Ces outils ont été pleinement utilisés, depuis vendredi, par le Gouvernement et les autorités administratives, et ils ont vocation à continuer de l'être dans les semaines qui viennent. Le maintien de la menace à un niveau inédit sur l'ensemble du territoire national justifie la prorogation de l'état d'urgence au-delà des douze jours relevant de la décision du Conseil des ministres. Le groupe Socialiste, républicain et citoyen soutient bien évidemment la demande du Gouvernement de proroger de trois mois l'application de la loi du 3 avril 1955.

Il est également apparu nécessaire d'adapter et de moderniser immédiatement certaines dispositions de cette loi, d'une part, pour s'assurer de leur parfaite efficacité dans la lutte contre les menaces nouvelles et, d'autre part, pour garantir que les mesures mises en oeuvre sous l'empire de ce régime juridique pourront faire l'objet d'un contrôle juridictionnel effectif.

Des améliorations sont ainsi proposées s'agissant du régime des assignations à résidence, qui constituent un outil puissant pour surveiller, contrôler et isoler les individus radicaux. Des modifications sont également proposées en matière de perquisitions administratives. En 1955, en effet, les ordinateurs n'existaient pas. Or, aujourd'hui, les terroristes usent quotidiennement d'internet et des téléphones portables pour communiquer. L'autorité administrative doit être en mesure de perquisitionner ces données. Par ailleurs, lutter concrètement contre le radicalisme, l'extrémisme, suppose de pouvoir agir sur ses lieux et vecteurs de propagation et donc de pouvoir dissoudre les associations ou groupements de fait qui les constituent.
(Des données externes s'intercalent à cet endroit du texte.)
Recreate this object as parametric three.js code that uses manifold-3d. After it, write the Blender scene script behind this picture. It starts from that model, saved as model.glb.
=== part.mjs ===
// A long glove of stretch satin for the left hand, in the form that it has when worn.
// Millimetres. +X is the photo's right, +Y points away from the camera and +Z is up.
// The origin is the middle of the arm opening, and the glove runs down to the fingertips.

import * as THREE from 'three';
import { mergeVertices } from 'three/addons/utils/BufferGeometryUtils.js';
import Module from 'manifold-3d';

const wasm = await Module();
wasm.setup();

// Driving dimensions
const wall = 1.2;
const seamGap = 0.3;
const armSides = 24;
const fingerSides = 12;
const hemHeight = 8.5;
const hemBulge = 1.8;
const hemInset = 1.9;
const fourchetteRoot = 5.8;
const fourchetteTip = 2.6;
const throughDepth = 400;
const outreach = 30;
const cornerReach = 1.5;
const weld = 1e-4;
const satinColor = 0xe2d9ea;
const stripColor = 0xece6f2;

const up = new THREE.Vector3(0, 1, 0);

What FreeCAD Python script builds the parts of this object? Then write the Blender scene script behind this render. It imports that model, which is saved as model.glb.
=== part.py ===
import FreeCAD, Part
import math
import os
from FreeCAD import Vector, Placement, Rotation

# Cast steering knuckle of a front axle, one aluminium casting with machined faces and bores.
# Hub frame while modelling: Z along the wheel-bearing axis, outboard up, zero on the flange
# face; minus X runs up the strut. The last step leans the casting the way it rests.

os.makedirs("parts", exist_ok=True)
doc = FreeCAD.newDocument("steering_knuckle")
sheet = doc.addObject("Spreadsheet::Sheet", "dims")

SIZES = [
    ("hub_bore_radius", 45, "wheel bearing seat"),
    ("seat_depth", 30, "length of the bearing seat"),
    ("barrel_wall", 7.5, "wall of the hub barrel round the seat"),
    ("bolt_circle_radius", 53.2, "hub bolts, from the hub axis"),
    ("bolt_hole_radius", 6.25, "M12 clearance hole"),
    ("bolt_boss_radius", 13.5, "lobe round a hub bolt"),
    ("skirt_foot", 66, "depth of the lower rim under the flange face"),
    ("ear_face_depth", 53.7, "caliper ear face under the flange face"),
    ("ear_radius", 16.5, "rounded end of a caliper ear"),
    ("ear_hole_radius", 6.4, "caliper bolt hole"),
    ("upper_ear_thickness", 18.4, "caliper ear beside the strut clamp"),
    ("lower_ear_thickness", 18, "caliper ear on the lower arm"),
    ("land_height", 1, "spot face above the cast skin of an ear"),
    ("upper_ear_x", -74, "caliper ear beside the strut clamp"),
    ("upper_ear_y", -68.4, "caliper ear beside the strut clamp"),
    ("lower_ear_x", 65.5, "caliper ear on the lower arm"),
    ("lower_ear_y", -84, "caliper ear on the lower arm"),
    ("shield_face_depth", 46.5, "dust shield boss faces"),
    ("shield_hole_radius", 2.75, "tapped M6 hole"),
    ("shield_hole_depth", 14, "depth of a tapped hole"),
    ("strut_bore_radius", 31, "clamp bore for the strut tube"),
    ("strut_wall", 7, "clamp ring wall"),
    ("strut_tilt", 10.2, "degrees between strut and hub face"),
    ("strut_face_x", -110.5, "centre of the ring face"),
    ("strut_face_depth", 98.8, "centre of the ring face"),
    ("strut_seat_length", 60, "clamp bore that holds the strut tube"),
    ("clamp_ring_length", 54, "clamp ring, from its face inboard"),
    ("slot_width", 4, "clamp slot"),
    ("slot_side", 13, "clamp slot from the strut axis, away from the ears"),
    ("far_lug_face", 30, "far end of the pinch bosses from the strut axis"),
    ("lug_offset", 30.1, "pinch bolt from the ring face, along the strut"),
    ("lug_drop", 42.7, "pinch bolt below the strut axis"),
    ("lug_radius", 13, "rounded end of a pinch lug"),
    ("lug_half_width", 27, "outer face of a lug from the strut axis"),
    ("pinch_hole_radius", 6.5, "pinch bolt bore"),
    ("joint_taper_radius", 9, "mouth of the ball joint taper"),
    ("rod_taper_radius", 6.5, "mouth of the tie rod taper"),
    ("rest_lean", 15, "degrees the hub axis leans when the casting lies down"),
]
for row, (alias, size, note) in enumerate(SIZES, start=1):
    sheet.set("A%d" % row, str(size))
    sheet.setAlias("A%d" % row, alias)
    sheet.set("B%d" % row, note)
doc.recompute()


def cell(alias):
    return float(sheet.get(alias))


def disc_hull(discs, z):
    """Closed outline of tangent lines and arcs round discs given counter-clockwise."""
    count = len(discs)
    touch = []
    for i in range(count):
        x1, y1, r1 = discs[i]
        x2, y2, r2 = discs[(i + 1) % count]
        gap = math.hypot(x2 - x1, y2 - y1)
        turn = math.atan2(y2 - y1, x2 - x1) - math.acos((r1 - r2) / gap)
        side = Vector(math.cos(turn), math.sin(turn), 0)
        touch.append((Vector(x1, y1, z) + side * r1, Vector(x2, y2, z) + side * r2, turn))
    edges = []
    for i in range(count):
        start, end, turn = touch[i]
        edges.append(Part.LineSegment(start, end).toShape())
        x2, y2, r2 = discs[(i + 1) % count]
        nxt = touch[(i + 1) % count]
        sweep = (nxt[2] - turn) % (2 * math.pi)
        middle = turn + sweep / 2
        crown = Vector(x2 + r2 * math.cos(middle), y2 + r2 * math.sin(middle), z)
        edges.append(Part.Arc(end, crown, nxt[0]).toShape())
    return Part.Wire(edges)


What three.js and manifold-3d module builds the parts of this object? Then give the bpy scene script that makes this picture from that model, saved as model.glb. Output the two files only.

Moderniser l'état d'urgence, c'est aussi l'adapter aux exigences modernes en matière de droit au recours. En effet, nous voulons agir de manière pragmatique, sans faiblesse, et donner de la vélocité à nos services au moyen d'outils adaptés, mais nous sommes attentifs à ce que ces procédures soient respectueuses, malgré leur cadre exceptionnel, des règles de notre État de droit.
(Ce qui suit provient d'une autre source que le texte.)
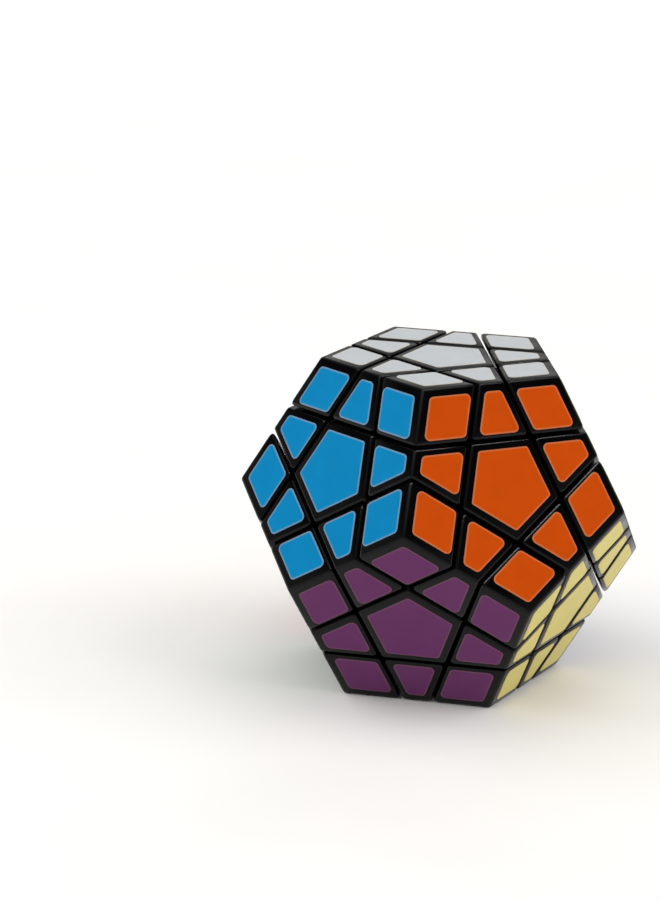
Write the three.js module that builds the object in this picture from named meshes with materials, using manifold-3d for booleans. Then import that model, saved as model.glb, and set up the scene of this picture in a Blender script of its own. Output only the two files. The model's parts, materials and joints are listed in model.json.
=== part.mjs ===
// Dodecahedron twisty puzzle: twelve face layers that each turn about their own axis.
// Millimetres, +Z up. The puzzle stands on its white face, with the origin under its centre,
// and its purple face looks towards -Y.
import * as THREE from 'three';
import { mergeVertices } from 'three/addons/utils/BufferGeometryUtils.js';
import { ConvexGeometry } from 'three/addons/geometries/ConvexGeometry.js';
import Module from 'manifold-3d';

// Driving dimensions
const FACE_DISTANCE = 34;             // puzzle centre to each outer face, measured over the stickers
const CUT_RATIO = 0.6856;             // puzzle centre to a layer's cut plane, as a share of FACE_DISTANCE
const CLEARANCE = 0.4;                // free gap between neighbouring pieces
const OUTER_EDGE_FLAT = 0.25;         // depth taken off the sharp outer edges of the dodecahedron
const NECK_ANGLE = 44;                // half-angle of the cone a layer turns on, above the feet
const FOOT_ANGLE = 52;                // half-angle of the wider cone that the feet turn on
const FOOT_TOP = 22.5;                // distance from the puzzle centre to the top of the feet
const FOOT_BOTTOM = 18;               // distance from the puzzle centre to the pieces' flat inner ends
const CONE_START = 16;                // distance at which the foot cone starts, below every piece
const LAYER_FACETS = 30;              // facets round each turning surface, a multiple of five
const CUTTER_REACH = 70;              // how far the cutting solids run, well outside the puzzle

// The screwed joint inside each centre piece
const WELL_RADIUS = 2.75;
const WELL_FLOOR = 20.2;              // top of the floor that the spring presses on
const WELL_TOP = 31.2;                // underside of the cap
const SCREW_HOLE_RADIUS = 1.5;
const SCREW_RADIUS = 1.15;
const HEAD_RADIUS = 2.35;
const HEAD_BOTTOM = 25.6;
const HEAD_TOP = 27.2;
const SPRING_RADIUS = 2.1;            // plain sleeve in the place of the spring, held by the head
const SPRING_END_GAP = 0.35;          // sleeve to well floor
const CORE_RADIUS = 13.5;
const POST_RADIUS = 3.4;
const POST_TOP = 17.2;
const ROUND_SEGMENTS = 8;

// Bridges that hold the joined corner and its three edges together
const BRIDGE_SIZE = 3;

const OVERSHOOT = 1;                  // how far a cut or a buried end runs past the surface it crosses
const FLATNESS = 0.002;               // a point this close to a straight edge or flat face is spare
const MERGE_DISTANCE = 1e-4;          // points closer together than this are one point
const COSINE_SLACK = 0.01;            // how far two equal cosines may differ by rounding

// Finishes
const BLACK = 0x151516;
const BLACK_ROUGHNESS = 0.32;
const CORE_GREY = 0x8c8f92;
const CORE_ROUGHNESS = 0.5;

const CUT_DISTANCE = CUT_RATIO * FACE_DISTANCE;
const NEIGHBOUR_COS = 1 / Math.sqrt(5);       // cosine between the axes of two neighbouring faces
const EDGE_AXIS_COS = Math.cos(Math.acos(NEIGHBOUR_COS) / 2);
const UP = new THREE.Vector3(0, 0, 1);

const wasm = await Module();
wasm.setup();

// Solids

// Joins shared corners and hands a closed geometry to the boolean library.
function solid(geometry, matrix) {
  const bare = geometry.index ? geometry.toNonIndexed() : geometry.clone();
  bare.deleteAttribute('normal');
  bare.deleteAttribute('uv');
  if (matrix) bare.applyMatrix4(matrix);
  const merged = mergeVertices(bare, MERGE_DISTANCE);
  return new wasm.Manifold(new wasm.Mesh({
    numProp: 3,
    vertProperties: new Float32Array(merged.attributes.position.array),
    triVerts: withoutEmptyTriangles(merged.index.array),
  }));
}

// Drops the triangles that merging has closed up, such as those at the ends of a lathe's axis.
function withoutEmptyTriangles(index) {
  const kept = [];
  for (let i = 0; i < index.length; i += 3) {
    const [a, b, c] = [index[i], index[i + 1], index[i + 2]];
    if (a !== b && b !== c && c !== a) kept.push(a, b, c);
  }
  return new Uint32Array(kept);
}

// A cut leaves spare points along straight edges and across flat faces; they are taken out here.
function geometryOf(manifold) {
  const mesh = manifold.asOriginal().simplify(FLATNESS).getMesh();
  const geometry = new THREE.BufferGeometry();
  geometry.setAttribute('position', new THREE.BufferAttribute(mesh.vertProperties, 3));
  geometry.setIndex(new THREE.BufferAttribute(mesh.triVerts, 1));
  return geometry;
}

// Turns a +Z solid so that +Z lies along axis and +X lies on the side of towards.
function aim(axis, towards) {
  const x = towards.clone().addScaledVector(axis, -towards.dot(axis)).normalize();
  const y = axis.clone().cross(x);
  return new THREE.Matrix4().makeBasis(x, y, axis);
}

// A solid of revolution about +Z from [radius, z] points that start and end on the axis, going up.
function revolved(points, segments) {
  const profile = points.map(([radius, z]) => new THREE.Vector2(radius, z));
  return new THREE.LatheGeometry(profile, segments).rotateX(Math.PI / 2);
}

function roundBar(radius, from, to) {
  return revolved([[0, from], [radius, from], [radius, to], [0, to]], ROUND_SEGMENTS);
}

// Faces of the dodecahedron

function tilted(azimuth, height) {
  const angle = THREE.MathUtils.degToRad(azimuth);
  const out = Math.sqrt(1 - NEIGHBOUR_COS ** 2);
  return new THREE.Vector3(out * Math.cos(angle), out * Math.sin(angle), height * NEIGHBOUR_COS);
}

const faces = { grey: UP.clone(), white: UP.clone().negate() };
['sky', 'orange', 'green', 'pink', 'cream'].forEach((name, i) => {
  faces[name] = tilted(-126 + 72 * i, 1);
});
['purple', 'yellow', 'navy', 'red', 'pine'].forEach((name, i) => {
  faces[name] = tilted(-90 + 72 * i, -1);
});

const areNeighbours = (a, b) => Math.abs(faces[a].dot(faces[b]) - NEIGHBOUR_COS) < COSINE_SLACK;
const neighboursOf = (a) => Object.keys(faces).filter((b) => areNeighbours(a, b));
const sum = (names) => names.reduce((total, name) => total.add(faces[name]), new THREE.Vector3());
const middle = (names) => sum(names).normalize();

// The point where three faces' planes, at the given distances, meet.
function meeting(names, distances) {
  const [a, b, c] = names.map((name) => faces[name]);
  const point = b.clone().cross(c).multiplyScalar(distances[0]);
  point.addScaledVector(c.clone().cross(a), distances[1]);
  point.addScaledVector(a.clone().cross(b), distances[2]);
  return point.divideScalar(a.dot(b.clone().cross(c)));
}

const edges = [];
const corners = [];
const names = Object.keys(faces);
names.forEach((a, i) => names.slice(i + 1).filter((b) => areNeighbours(a, b)).forEach((b) => {
  edges.push([a, b]);
  names.slice(names.indexOf(b) + 1)
    .filter((c) => areNeighbours(a, c) && areNeighbours(b, c))
    .forEach((c) => corners.push([a, b, c]));
}));

// The whole outside: a dodecahedron whose edges are flattened by a thirty-sided solid.
function outside() {
  const distances = [FACE_DISTANCE, FACE_DISTANCE, FACE_DISTANCE];
  const cornerPoints = corners.map((three) => meeting(three, distances));
  const edgeDistance = FACE_DISTANCE / EDGE_AXIS_COS - OUTER_EDGE_FLAT;
  const edgeToCornerCos = middle(corners[0]).dot(middle(corners[0].slice(0, 2)));
  const flattener = [
    ...names.map((name) => faces[name].clone().multiplyScalar(edgeDistance / EDGE_AXIS_COS)),
    ...corners.map((three) => middle(three).multiplyScalar(edgeDistance / edgeToCornerCos)),
  ];
  return solid(new ConvexGeometry(cornerPoints)).intersect(solid(new ConvexGeometry(flattener)));
}

// A point on a cone about +Z, moved square to the cone by grow.
function onCone(angle, distance, grow) {
  const a = THREE.MathUtils.degToRad(angle);
  return [distance * Math.sin(a) + grow * Math.cos(a), distance * Math.cos(a) - grow * Math.sin(a)];
}

// The space that a face's layer sweeps as it turns: flat outside, a neck cone, and wider feet
// inside. grow moves its surface outwards, or inwards when it is negative.
function layerSpace(name, grow) {
  const cut = CUT_DISTANCE - grow;
  const neck = THREE.MathUtils.degToRad(NECK_ANGLE);
  const start = onCone(FOOT_ANGLE, CONE_START, grow);
  const profile = [
    [0, start[1]],
    start,
    onCone(FOOT_ANGLE, FOOT_TOP + grow, grow),
    onCone(NECK_ANGLE, FOOT_TOP + grow, grow),
    [cut * Math.tan(neck) + grow / Math.cos(neck), cut],
    [CUTTER_REACH, cut],
    [CUTTER_REACH, CUTTER_REACH],
    [0, CUTTER_REACH],
  ];
  return solid(revolved(profile, LAYER_FACETS), aim(faces[name], faces[neighboursOf(name)[0]]));
}

const whole = outside();
const insideOf = {};
const aroundOf = {};
names.forEach((name) => {
  insideOf[name] = layerSpace(name, -CLEARANCE / 2);
  aroundOf[name] = layerSpace(name, CLEARANCE / 2);
});

// Pieces

// A piece's own frame: +Z out through the middle of its faces, +X on the side of a fixed face.
function frameOf(own) {
  return aim(middle(own), faces[own.length > 1 ? own[0] : neighboursOf(own[0])[0]]);
}

// A block that takes away everything closer to the puzzle centre than a piece's flat inner end.
function innerEnd(own) {
  const block = new THREE.BoxGeometry(2 * CUTTER_REACH, 2 * CUTTER_REACH, CUTTER_REACH);
  block.translate(0, 0, FOOT_BOTTOM - CUTTER_REACH / 2);
  return solid(block, frameOf(own));
}

// A piece is what its own layers share, less the layers next to it.
function pieceSolid(own, others) {
  let piece = whole;
  own.forEach((name) => { piece = piece.intersect(insideOf[name]); });
  others.forEach((name) => { piece = piece.subtract(aroundOf[name]); });
  return piece.subtract(innerEnd(own));
}

// Every corner, edge and centre is the same moulding, so one of each is made and then turned
// into its places.
function moulding(own, manifold) {
  return geometryOf(manifold).applyMatrix4(frameOf(own).invert());
}

function cornerMoulding(three) {
  return moulding(three, pieceSolid(three, []));
}

function edgeMoulding([a, b]) {
  const ends = neighboursOf(a).filter((name) => areNeighbours(name, b));
  return moulding([a, b], pieceSolid([a, b], ends));
}

// A centre is hollow round its screw: a well under the cap, and a floor with the screw hole.
function centreMoulding(name) {
  const turn = frameOf([name]);
  const well = solid(roundBar(WELL_RADIUS, WELL_FLOOR, WELL_TOP), turn);
  const hole = solid(roundBar(SCREW_HOLE_RADIUS, FOOT_BOTTOM - OVERSHOOT, WELL_FLOOR + OVERSHOOT), turn);
  return moulding([name], pieceSolid([name], neighboursOf(name)).subtract(well).subtract(hole));
}

// The core is a ball with a post for each centre, and a screw with its spring sleeve in each post.
function coreGeometry() {
  const post = roundBar(POST_RADIUS, CORE_RADIUS / 2, POST_TOP);
  const screw = revolved([
    [0, POST_TOP - OVERSHOOT],
    [SCREW_RADIUS, POST_TOP - OVERSHOOT],
    [SCREW_RADIUS, WELL_FLOOR + SPRING_END_GAP],
    [SPRING_RADIUS, WELL_FLOOR + SPRING_END_GAP],
    [SPRING_RADIUS, HEAD_BOTTOM],
    [HEAD_RADIUS, HEAD_BOTTOM],
    [HEAD_RADIUS, HEAD_TOP],
    [0, HEAD_TOP],
  ], ROUND_SEGMENTS);
  let core = solid(new THREE.IcosahedronGeometry(CORE_RADIUS, 1));
  names.forEach((name) => {
    core = core.add(solid(post, frameOf([name]))).add(solid(screw, frameOf([name])));
  });
  return geometryOf(core);
}

// One corner with its three edges as a single part, bridged across the gaps between them.
function joinedGeometry(three, corner, edge) {
  let joined = solid(corner, frameOf(three));
  three.forEach((away) => {
    const pair = three.filter((name) => name !== away);
    const reach = (CUT_DISTANCE + FACE_DISTANCE) / 2;
    const place = meeting([away, ...pair], [CUT_DISTANCE, reach, reach]);
    const bridge = new THREE.BoxGeometry(BRIDGE_SIZE, BRIDGE_SIZE, BRIDGE_SIZE);
    const turn = aim(faces[away], faces[pair[0]]).setPosition(place);
    joined = joined.add(solid(edge, frameOf(pair))).add(solid(bridge, turn));
  });
  return geometryOf(joined);
}

// The assembly

const plastic = (color, roughness) => new THREE.MeshStandardMaterial({ color, roughness, metalness: 0 });

const puzzle = new THREE.Group();
puzzle.position.set(0, 0, FACE_DISTANCE);

function addPart(name, geometry, material, matrix) {
  const mesh = new THREE.Mesh(geometry, material);
  mesh.name = name;
  if (matrix) mesh.applyMatrix4(matrix);
  puzzle.add(mesh);
}

function addCopies(kind, geometry, places) {
  places.forEach((own) => {
    addPart(`${kind}_${own.join('_')}`, geometry, plastic(BLACK, BLACK_ROUGHNESS), frameOf(own));
  });
}

// This corner never leaves the resting layers, so it is one part with its three edges.
const joinedCorner = ['white', 'red', 'pine'];
const isSeparate = (own) => own.some((name) => !joinedCorner.includes(name));

const corner = cornerMoulding(corners[0]);
const edge = edgeMoulding(edges[0]);

addPart('core', coreGeometry(), plastic(CORE_GREY, CORE_ROUGHNESS));
addCopies('centre', centreMoulding(names[0]), names.map((name) => [name]));
addCopies('edge', edge, edges.filter(isSeparate));
addCopies('corner', corner, corners.filter(isSeparate));
addPart(
  `corner_and_edges_${joinedCorner.join('_')}`,
  joinedGeometry(joinedCorner, corner, edge),
  plastic(BLACK, BLACK_ROUGHNESS),
);

export default puzzle;
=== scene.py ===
"""Looks for the dodecahedron twisty puzzle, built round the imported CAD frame.

Meshes are made in millimetres about the puzzle's centre, as one master for each kind of piece,
and are then scaled to metres and turned into place beside the CAD node that they stand for.
"""
import itertools
import json
import math

import bmesh
import bpy
from mathutils import Matrix, Vector


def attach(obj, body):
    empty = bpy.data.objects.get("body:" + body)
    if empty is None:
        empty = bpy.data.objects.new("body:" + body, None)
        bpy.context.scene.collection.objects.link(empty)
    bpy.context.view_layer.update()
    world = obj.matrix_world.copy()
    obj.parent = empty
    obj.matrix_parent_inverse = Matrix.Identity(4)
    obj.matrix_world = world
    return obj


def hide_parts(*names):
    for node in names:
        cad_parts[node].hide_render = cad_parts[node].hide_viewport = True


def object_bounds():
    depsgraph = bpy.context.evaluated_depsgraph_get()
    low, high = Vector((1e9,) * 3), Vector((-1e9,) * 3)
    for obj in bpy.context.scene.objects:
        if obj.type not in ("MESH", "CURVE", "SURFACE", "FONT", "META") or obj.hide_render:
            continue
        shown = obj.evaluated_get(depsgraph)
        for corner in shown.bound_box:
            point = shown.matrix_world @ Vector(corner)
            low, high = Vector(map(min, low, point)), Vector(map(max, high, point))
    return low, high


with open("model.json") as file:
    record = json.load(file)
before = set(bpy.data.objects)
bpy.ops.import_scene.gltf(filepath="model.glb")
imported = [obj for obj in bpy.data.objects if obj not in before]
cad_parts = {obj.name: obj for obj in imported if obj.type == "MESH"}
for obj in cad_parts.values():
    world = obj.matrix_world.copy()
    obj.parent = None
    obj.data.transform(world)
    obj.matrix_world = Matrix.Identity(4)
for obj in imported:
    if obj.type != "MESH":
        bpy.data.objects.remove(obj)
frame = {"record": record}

cad_low, cad_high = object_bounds()

# ---------------------------------------------------------------- driving values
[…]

Enfin, je souhaiterais évoquer une interrogation partagée par de nombreux membres de notre groupe concernant les mesures de la loi de 1955 permettant « d'assurer le contrôle de la presse et des publications de toute nature ainsi que celui des émissions radiophoniques, des projections cinématographiques et des représentations théâtrales ». Le projet de loi supprime ces possibilités, pour des raisons qu'a exposées le ministre. Les temps ont évolué, et il ne s'agit pas, pour nous, de prôner la censure ou d'interdire la diffusion du « Déserteur » de Boris Vian sur les ondes de la radiotélévision française. Toutefois, nous nous interrogeons – comme le Conseil d'État, semble-t-il – sur la pertinence d'une forme d'amoindrissement des possibilités, pour l'autorité administrative, de contrôler, non pas la presse libre, mais les sites, blogs ou expressions de nature à inciter à la haine ou faisant l'apologie de ce que, précisément, l'état d'urgence a vocation à mieux combattre. Des amendements ont donc été déposés en ce sens. Nous avons pleinement conscience de l'impérieuse nécessité de trouver le bon équilibre, afin que les deux chambres soient en situation politique de voter le texte dans les mêmes termes d'ici à vendredi soir. Mais il serait, selon nous, opportun d'apporter, d'ici à l'examen du projet de loi en séance publique, une réponse adéquate à cette préoccupation.

C'est dans cet esprit de responsabilité et de détermination que le groupe SRC apporte tout son soutien au projet de loi prorogeant l'application de la loi du 3 avril 1955 relative à l'état d'urgence et renforçant l'efficacité de ses dispositions.